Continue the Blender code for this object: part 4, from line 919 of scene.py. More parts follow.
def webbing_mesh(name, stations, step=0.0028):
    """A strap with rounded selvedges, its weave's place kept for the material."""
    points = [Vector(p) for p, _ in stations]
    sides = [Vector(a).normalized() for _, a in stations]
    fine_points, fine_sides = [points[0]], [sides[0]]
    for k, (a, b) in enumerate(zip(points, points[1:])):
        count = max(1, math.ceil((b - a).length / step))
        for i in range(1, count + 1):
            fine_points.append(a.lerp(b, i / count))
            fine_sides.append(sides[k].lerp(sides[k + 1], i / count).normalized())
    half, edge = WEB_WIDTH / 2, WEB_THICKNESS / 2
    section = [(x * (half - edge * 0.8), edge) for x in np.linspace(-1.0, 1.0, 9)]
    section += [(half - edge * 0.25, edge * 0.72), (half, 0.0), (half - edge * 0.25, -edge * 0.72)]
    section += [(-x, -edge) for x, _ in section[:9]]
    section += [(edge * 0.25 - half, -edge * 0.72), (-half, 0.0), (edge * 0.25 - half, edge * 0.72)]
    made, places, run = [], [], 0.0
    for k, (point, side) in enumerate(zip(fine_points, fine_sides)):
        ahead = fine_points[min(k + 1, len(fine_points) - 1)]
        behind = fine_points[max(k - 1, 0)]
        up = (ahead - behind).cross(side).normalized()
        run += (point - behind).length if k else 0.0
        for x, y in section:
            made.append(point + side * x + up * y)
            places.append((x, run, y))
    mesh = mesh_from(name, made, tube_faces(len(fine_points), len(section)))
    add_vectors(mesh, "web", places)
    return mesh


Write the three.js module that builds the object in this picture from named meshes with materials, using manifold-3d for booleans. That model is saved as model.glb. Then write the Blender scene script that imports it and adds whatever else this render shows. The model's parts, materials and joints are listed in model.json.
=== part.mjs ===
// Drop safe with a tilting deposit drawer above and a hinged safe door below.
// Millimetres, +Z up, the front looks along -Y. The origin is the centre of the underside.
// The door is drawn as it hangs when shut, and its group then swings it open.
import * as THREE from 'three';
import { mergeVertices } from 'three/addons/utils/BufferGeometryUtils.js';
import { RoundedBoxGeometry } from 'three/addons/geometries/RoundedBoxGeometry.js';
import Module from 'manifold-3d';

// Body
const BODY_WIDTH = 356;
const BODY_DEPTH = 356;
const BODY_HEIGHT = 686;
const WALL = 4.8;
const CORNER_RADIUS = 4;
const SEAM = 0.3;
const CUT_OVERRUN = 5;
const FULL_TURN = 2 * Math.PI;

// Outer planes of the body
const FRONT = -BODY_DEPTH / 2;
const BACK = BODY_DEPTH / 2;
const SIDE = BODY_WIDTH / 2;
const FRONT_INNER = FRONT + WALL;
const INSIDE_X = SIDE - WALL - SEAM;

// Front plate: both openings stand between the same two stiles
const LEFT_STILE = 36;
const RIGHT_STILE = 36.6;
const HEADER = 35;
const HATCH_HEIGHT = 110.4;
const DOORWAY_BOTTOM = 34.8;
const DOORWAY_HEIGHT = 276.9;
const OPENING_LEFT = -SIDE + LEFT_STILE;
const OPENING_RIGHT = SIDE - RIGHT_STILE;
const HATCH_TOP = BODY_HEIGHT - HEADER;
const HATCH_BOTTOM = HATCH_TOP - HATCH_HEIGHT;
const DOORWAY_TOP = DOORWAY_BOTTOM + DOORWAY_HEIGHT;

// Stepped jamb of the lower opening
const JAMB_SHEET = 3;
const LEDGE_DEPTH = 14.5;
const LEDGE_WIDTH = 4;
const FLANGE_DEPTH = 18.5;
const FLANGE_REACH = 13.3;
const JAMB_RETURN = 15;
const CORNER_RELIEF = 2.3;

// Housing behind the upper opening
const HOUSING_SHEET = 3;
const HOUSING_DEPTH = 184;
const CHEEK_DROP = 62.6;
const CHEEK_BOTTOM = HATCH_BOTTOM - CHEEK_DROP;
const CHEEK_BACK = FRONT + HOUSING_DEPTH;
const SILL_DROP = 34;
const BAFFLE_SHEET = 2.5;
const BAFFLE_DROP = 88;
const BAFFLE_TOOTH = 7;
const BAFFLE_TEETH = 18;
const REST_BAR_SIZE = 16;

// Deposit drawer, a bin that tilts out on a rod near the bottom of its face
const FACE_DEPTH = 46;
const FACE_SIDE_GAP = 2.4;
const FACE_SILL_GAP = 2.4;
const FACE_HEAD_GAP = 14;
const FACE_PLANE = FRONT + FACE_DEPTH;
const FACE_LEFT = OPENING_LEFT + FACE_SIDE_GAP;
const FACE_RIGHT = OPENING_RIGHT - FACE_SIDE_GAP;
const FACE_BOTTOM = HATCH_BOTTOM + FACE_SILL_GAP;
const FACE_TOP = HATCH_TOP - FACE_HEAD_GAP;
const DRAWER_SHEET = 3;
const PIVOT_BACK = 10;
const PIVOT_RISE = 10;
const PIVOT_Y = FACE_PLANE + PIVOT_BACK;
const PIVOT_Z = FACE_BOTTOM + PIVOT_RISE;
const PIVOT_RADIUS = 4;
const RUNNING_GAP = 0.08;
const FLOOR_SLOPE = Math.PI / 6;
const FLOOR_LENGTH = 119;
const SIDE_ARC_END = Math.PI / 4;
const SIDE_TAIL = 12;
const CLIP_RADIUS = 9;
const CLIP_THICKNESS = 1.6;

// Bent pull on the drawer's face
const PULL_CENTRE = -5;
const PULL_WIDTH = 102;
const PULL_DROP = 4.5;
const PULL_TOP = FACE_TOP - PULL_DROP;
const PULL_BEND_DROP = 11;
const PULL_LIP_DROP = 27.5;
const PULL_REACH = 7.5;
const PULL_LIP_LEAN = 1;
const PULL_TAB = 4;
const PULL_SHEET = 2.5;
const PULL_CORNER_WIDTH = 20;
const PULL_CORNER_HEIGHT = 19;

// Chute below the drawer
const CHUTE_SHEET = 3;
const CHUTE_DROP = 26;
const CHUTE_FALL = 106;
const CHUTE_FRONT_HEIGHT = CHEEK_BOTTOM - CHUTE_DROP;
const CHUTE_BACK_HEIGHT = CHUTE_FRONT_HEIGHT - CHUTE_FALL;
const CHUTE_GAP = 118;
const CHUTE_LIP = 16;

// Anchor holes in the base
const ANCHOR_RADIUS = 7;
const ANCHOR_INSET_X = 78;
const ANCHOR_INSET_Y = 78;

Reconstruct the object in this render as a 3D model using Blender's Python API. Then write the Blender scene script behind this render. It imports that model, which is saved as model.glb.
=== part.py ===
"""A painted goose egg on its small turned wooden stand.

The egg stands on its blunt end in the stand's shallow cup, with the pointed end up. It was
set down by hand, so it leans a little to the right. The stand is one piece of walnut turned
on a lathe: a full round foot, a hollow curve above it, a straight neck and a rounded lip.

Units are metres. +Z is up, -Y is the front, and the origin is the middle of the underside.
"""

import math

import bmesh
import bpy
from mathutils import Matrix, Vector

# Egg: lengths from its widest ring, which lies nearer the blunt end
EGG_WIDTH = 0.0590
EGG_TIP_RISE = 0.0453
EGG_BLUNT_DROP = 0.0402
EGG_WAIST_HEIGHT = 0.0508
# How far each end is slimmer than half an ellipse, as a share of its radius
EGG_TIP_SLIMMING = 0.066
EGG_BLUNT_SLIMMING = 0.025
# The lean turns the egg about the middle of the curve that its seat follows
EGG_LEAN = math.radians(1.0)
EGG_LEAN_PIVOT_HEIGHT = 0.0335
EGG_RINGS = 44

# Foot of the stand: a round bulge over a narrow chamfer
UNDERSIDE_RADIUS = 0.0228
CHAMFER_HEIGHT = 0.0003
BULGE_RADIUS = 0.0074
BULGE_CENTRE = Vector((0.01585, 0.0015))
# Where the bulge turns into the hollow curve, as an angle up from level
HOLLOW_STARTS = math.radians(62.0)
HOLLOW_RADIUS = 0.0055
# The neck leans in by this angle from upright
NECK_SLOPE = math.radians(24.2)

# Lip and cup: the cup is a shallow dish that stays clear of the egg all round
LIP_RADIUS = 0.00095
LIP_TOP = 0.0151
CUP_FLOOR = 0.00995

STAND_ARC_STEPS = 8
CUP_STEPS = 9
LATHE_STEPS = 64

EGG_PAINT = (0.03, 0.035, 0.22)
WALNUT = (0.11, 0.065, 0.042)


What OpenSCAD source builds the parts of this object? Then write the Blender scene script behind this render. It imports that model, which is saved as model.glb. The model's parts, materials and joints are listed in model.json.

· · · ·

Identify and copy lines that hold the string "scene".

> **Solution to the exercise**
Continue the Blender code for this object: part 4, from line 919 of scene.py. More parts follow.
Write the three.js module that builds the object in this picture from named meshes with materials, using manifold-3d for booleans. That model is saved as model.glb. Then write the Blender scene script that imports it and adds whatever else this render shows. The model's parts, materials and joints are listed in model.json.
Reconstruct the object in this render as a 3D model using Blender's Python API. Then write the Blender scene script behind this render. It imports that model, which is saved as model.glb.
What OpenSCAD source builds the parts of this object? Then write the Blender scene script behind this render. It imports that model, which is saved as model.glb. The model's parts, materials and joints are listed in model.json.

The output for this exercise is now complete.